Depois de aproximadamente 9 meses de análise, Mariana não conseguia mais entrar para a sessão. A princípio, não conseguia entender o seu comportamento, mas depois pude entender que estava sendo muito difícil para ela ter aquele espaço, ser tratada de igual para igual, sem precisar fazer uso de sua deficiência para ter atenção, e ter que se deparar com a realidade externa, que usa sua deficiência como ponto de partida da relação.

Durante o ano de 2003, continuamos a nos encontrar. Ao longo deste ano, muitas outras questões foram trabalhadas, mas a principal dizia respeito ao sentimento de culpa que Mariana tem em relação aos problemas familiares. Durante várias sessões ela trouxe a angústia de ter um pai alcoolista e se sentir responsabilizada por isso. Em uma das sessões, quando a questionei a este respeito, dizendo que não era porque ela tinha Síndrome de Down que seu pai bebia, a mesma respondeu que eu não tinha como saber, já que eu não era como ela.

Com estas breves passagens, gostaria de mostrar como o deficiente mental sabe de sua condição de diferente, e aceita trabalhar estas questões. O que pude perceber ao longo de todo trabalho com Mariana, é que a mesma tem sua condição de especial destacada em todos os momentos de sua vida (ao jogar um jogo, falar com as pessoas, etc.), o que lhe causa grande angústia e sofrimento, mas que, mesmo assim, ela tenta diariamente quebrar barreiras.

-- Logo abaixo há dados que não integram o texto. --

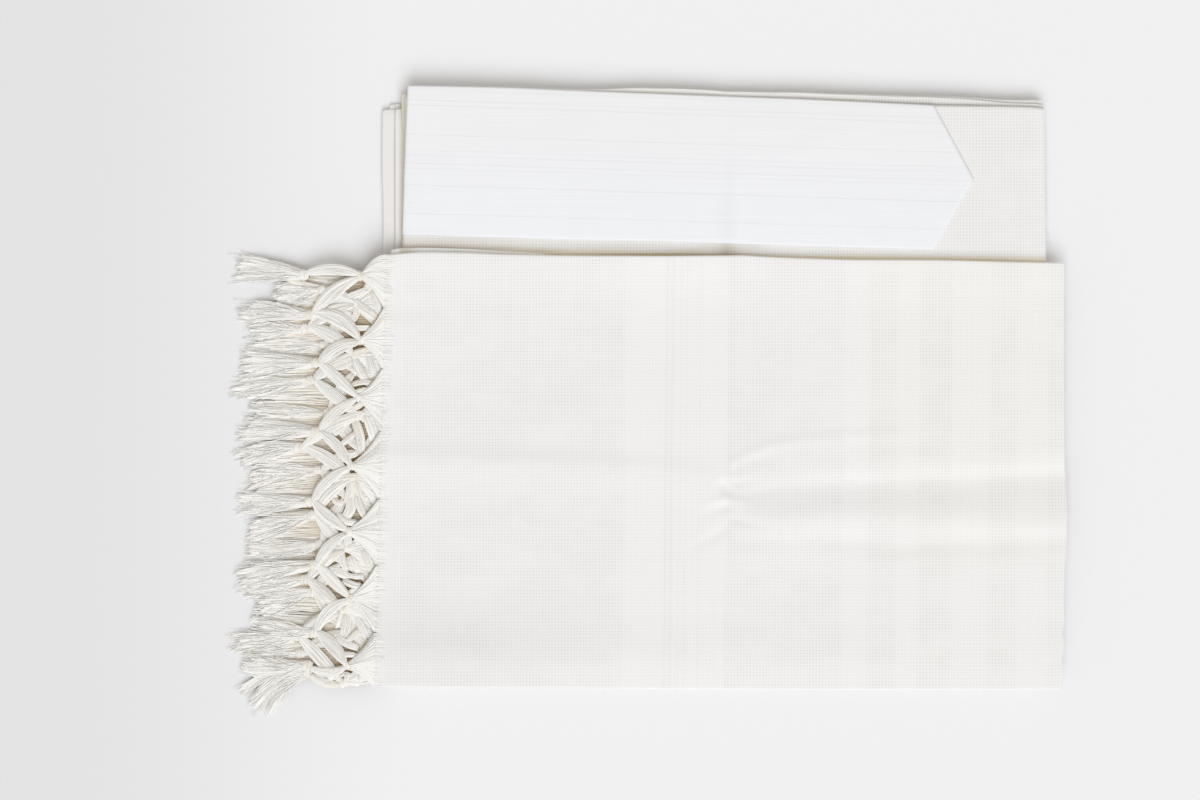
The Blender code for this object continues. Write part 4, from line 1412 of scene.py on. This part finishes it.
def addTassel(skein, chance, net, head, row):
    # locks of loose yarns that run on from a knot, overlap and spread to ragged tips
    _, (tipX, tipY), wide, bend, slant = row
    count = max(4, round(wide / tassel["lockEvery"]))
    parts = np.linspace(0, 1, tassel["points"])
    belly = bend * np.sin(math.pi * parts)
    spine = np.column_stack([
        head[0] - 1 + (tipX + 5 - head[0]) * parts,
        head[1] + (tipY - head[1]) * parts**0.8 + belly,
        netHeight(net, head[0] + (tipX - head[0]) * parts, head[1]) - 0.7,
    ])
    sheet = (1.4 + wide * 0.40 * parts**0.8) * (1 - 0.45 * parts**6)
    sheetThick = np.linspace(1.0, 0.35, tassel["points"])
    spinYarn(skein, aboveTable(spine, 0.6), sheet, skein["toneRange"][1] * 0.5, 10, sheetThick / sheet)
    order = list(range(count))
    chance.shuffle(order)
    radius = fringe["yarnRadius"] * np.linspace(*tassel["taper"], tassel["points"])
    for rank, number in enumerate(order):
        aside = (number + 0.5) / count * 2 - 1 + chance.uniform(-0.5, 0.5) / count
        tip = (tipX + chance.uniform(*tassel["tipReach"]) - aside * slant, tipY + aside * wide / 2 * 0.9)
        x = head[0] - 1.4 + (tip[0] - head[0] + 1.4) * parts
        opened = parts**0.8
        y = head[1] + (tip[1] - head[1]) * opened + aside * 2.4 * (1 - opened) + belly
        y = y + chance.uniform(0.3, 1.5) * parts * swayed(chance, parts, 3, 7)
        z = netHeight(net, x, head[1]) + (rank / count - 0.5) * (0.9 - 0.3 * parts)
        z = z - 0.8 * aside**2 * (1 - parts)
        z = z + chance.uniform(-0.25, 0.25) * np.sin(parts * 3 + chance.uniform(0, 6))
        full = wide / count * chance.uniform(*tassel["lockWidth"])
        widths = tassel["headWidth"] + (full - tassel["headWidth"]) * opened
        thick, thinner = tassel["headThick"]
        thicks = thick - thinner * opened
        line = aboveTable(np.column_stack([x, y, z]), 0.5)
        addBundle(skein, chance, line, widths, thicks, tassel["lockYarns"], radius, tassel["fray"])
    radius = fringe["yarnRadius"] * np.linspace(*tassel["strayTaper"], tassel["points"])
    for _ in range(tassel["strays"]):
        aside = chance.uniform(-1, 1)
        endX, endY = tipX + chance.uniform(*tassel["strayReach"]), tipY + aside * wide * 0.6
        x = head[0] - 1.4 + (endX - head[0] + 1.4) * parts
        y = head[1] + (endY - head[1]) * parts**0.7 + belly
        y = y + chance.uniform(0.8, 2.4) * np.sin(math.pi * parts) * swayed(chance, parts, 3, 8)
        z = netHeight(net, x, head[1]) + 0.5 + 0.5 * np.sin(parts * chance.uniform(2, 6))
        spinYarn(skein, aboveTable(np.column_stack([x, y, z]), 0.3), radius, 0.0)


# the ends that lie lowest, seen only through the gaps of the three nets
underLocks = {
    "seed": 8,
    "count": 27,
    "from": 82,
    "to": -186,
    "tipX": (-280, -270),
    "shortFrom": 58,             # above this place they end before the first tassels
    "shortTipX": (-256, -250),
    "heights": (9.6, 9.0, 7.3, 3.9, 1.0),
    "points": 9,
    "wide": 15,
    "thick": 2.0,
    "yarns": 34,
    "yarnRadius": 0.5,
    "fray": 0.4,
    # painted shade: these lowest ends are brown, standing for the shade deep in the gaps
    "tone": (0.6, 0.95),
    "fadeTo": 0.0,
}


def addUnderLocks(skein, chance):
    # lower ends that fill the gaps of the nets
    cut = underLocks
    parts = np.linspace(0, 1, cut["points"])
    for y in np.linspace(cut["from"], cut["to"], cut["count"]):
        y = y + chance.uniform(-2, 2)
        tip = chance.uniform(*cut["shortTipX" if y > cut["shortFrom"] else "tipX"])
        x = edgeAt(y) - 0.5 + (tip - edgeAt(y)) * parts
        sway = y + 3 * np.sin(parts * chance.uniform(2, 4) + chance.uniform(0, 6)) * parts
        z = netHeight(cut, x, y) + chance.uniform(-0.4, 0.4)
        widths = cut["wide"] * (1 - 0.35 * parts**3)
        thicks = np.full(cut["points"], cut["thick"])
        line = np.column_stack([x, sway, z])
        addBundle(skein, chance, line, widths, thicks, cut["yarns"], cut["yarnRadius"], cut["fray"])


def rootAt(net):
    # how high a net leaves the cloth: the top one follows the front cloth's own rises
    if net["name"] == "netTop":
        low = frontPanel["top"] - 0.15
        return lambda y: low + float(frontRelief(np.array([edgeAt(y) + 1]), np.array([y]))[0])
    return lambda y: net["heights"][0]


# yarns that lie well below their neighbours are browner, as the light has gone through others first
deepShade = {
    "corner": (-310, -235),    # of a grid of cells of 1 mm over the fringe
    "cells": (150, 350),
    "reach": 4,                # how far the neighbours lie, in cells
    "from": 0.4,               # below them, mm
    "over": 1.5,
    "tips": (-275, 50, 0.1),   # it fades towards the tips
}


def shadeDeepYarns(skeins):
    points = np.concatenate([np.concatenate(skein["points"]) for skein in skeins])
    places = []
    for axis in (0, 1):
        cells = (points[:, axis] - deepShade["corner"][axis]).astype(int)
        places.append(np.clip(cells, 0, deepShade["cells"][axis] - 1))
    tops = np.zeros(deepShade["cells"])
    np.maximum.at(tops, tuple(places), points[:, 2])
    reach = deepShade["reach"]
    total = np.zeros_like(tops)
    for a in range(-reach, reach + 1):
        for b in range(-reach, reach + 1):
            total += np.roll(tops, (a, b), (0, 1))
    around = total / (2 * reach + 1) ** 2
    depth = around[tuple(places)] - points[:, 2]
    shade = np.clip((depth - deepShade["from"]) / deepShade["over"], 0, 1)
    tips, over, least = deepShade["tips"]
    shade *= np.clip((points[:, 0] - tips) / over, least, 1)
    first = 0
    for skein in skeins:
        tones = np.concatenate(skein["tones"])
        part = shade[first : first + len(tones)]
        skein["tones"] = [tones + (1 - tones) * part]
        first += len(tones)


def newSkein(toneRange, fadeTo):
    lists = {key: [] for key in ("points", "faces", "tones", "round")}
    return {**lists, "count": 0, "toneRange": toneRange, "fadeTo": fadeTo}


def yarnPiece(name, skein, solid, material):
    piece = meshPiece(name, np.concatenate(skein["points"]) * mm, skein["faces"], material)
    piece.data.polygons.foreach_set("use_smooth", skein["round"])
    tones = piece.data.attributes.new("brownnessAndShade", "FLOAT", "POINT")
    tones.data.foreach_set("value", np.concatenate(skein["tones"]).astype(np.float32))
    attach(piece, "root")
    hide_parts(solid)
    triangles = sum(len(face) - 2 for face in skein["faces"])
    print(name, "made,", triangles, "triangles")


def makeNet(net):
    chance = random.Random(net["seed"])
    net["rootHeight"] = rootAt(net)
    skein = newSkein(net["tone"], fringe["fadeTo"])
    knots = [np.array([x, y, netHeight(net, x, y)]) for x, y in net["knots"]]
    between = [(a[1] + b[1]) / 2 for a, b in zip(knots, knots[1:])]
    net["notches"] = [fringe["stripTop"], *between, fringe["stripBottom"]]
    heads = [np.array([x, y, netHeight(net, x, y)]) for (x, y), *_ in net["tassels"]]
    for number, knot in enumerate(knots):
        addFan(skein, chance, net, number, knot)
        addKnot(skein, chance, knot, fringe["firstKnot"], chance.uniform(-0.4, 0.4))
        for side, other in ((1, number), (-1, number + 1)):
            place = number * 2 + (side < 0)
            addArm(skein, chance, net, knot, heads[other], side, net["bows"][place], net["widths"][place])
    for row in crossings[net["crossings"]]:
        addCrossing(skein, chance, nets[1], row)
    for head, row in zip(heads, net["tassels"]):
        addKnot(skein, chance, head, fringe["secondKnot"], chance.uniform(-0.3, 0.3))
        addTassel(skein, chance, net, head, row)
    return skein


yarnFinish = yarnMaterial("fringe yarn", yarnLook)
skeins = [makeNet(net) for net in nets]
lowSkein = newSkein(underLocks["tone"], underLocks["fadeTo"])
addUnderLocks(lowSkein, random.Random(underLocks["seed"]))
shadeDeepYarns([*skeins, lowSkein])
for net, skein in zip(nets, skeins):
    yarnPiece(net["name"], skein, net["solid"], yarnFinish)
yarnPiece("underLocks", lowSkein, "fringe_third", yarnFinish)
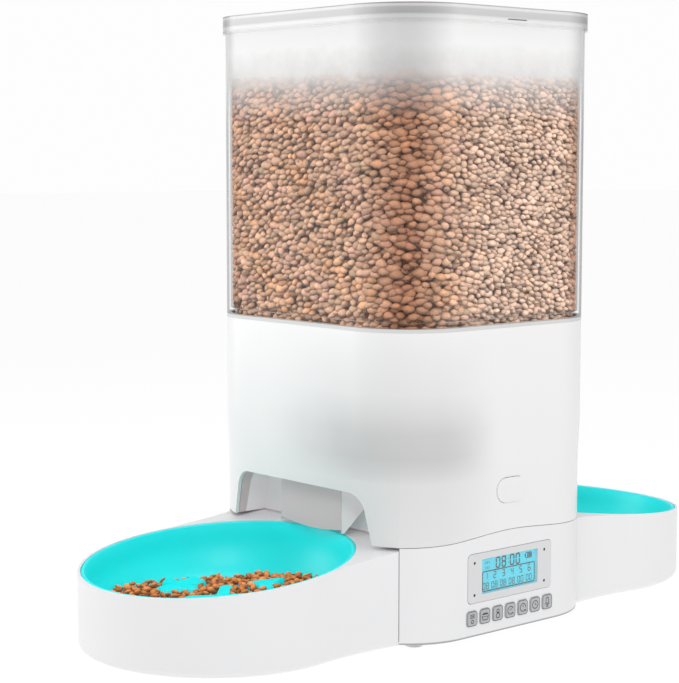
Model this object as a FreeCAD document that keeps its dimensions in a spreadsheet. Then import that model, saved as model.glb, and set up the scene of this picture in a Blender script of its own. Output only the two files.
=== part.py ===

Para finalizar, gostaria de apresentar rapidamente uma situação que aconteceu nos corredores da Clínica Psicológica "Ana Maria Poppovic", em um dos dias de atendimento de Mariana. Ela chega para o atendimento e quando a chamo, ela entra pelo corredor da Clínica. Neste instante, passa por nós um rapaz (psicólogo da Instituição) e Mariana o cumprimenta. Ele não responde e Mariana volta a dizer "oi". Como também não obteve resposta, Mariana se aproxima do rapaz e diz: "Você é surdo? Estava te dizendo oi, você não percebeu?". O rapaz, neste momento totalmente sem graça, já que desde a primeira vez ele havia ouvido Mariana, desculpa-se e inventa uma justificativa para sua falta de resposta. Quando entramos na sala, ela diz: "Ele acha que eu sou louca, eu sei que ele me ouviu!".

Diante dessas questões, permanece a pergunta: O atendimento psicanalítico de deficientes mentais é possível? Agora, cabe a cada um refletir e responder!

BIBLIOGRAFIA

FARIA, Maria Cecília Corrêa de. A Leste do Éden. Projeto Inclusão: Clínica Psicanalítica e Deficiência Mental.Tese de Doutorado em Psicologia Clínica, PUC/SP, 2003.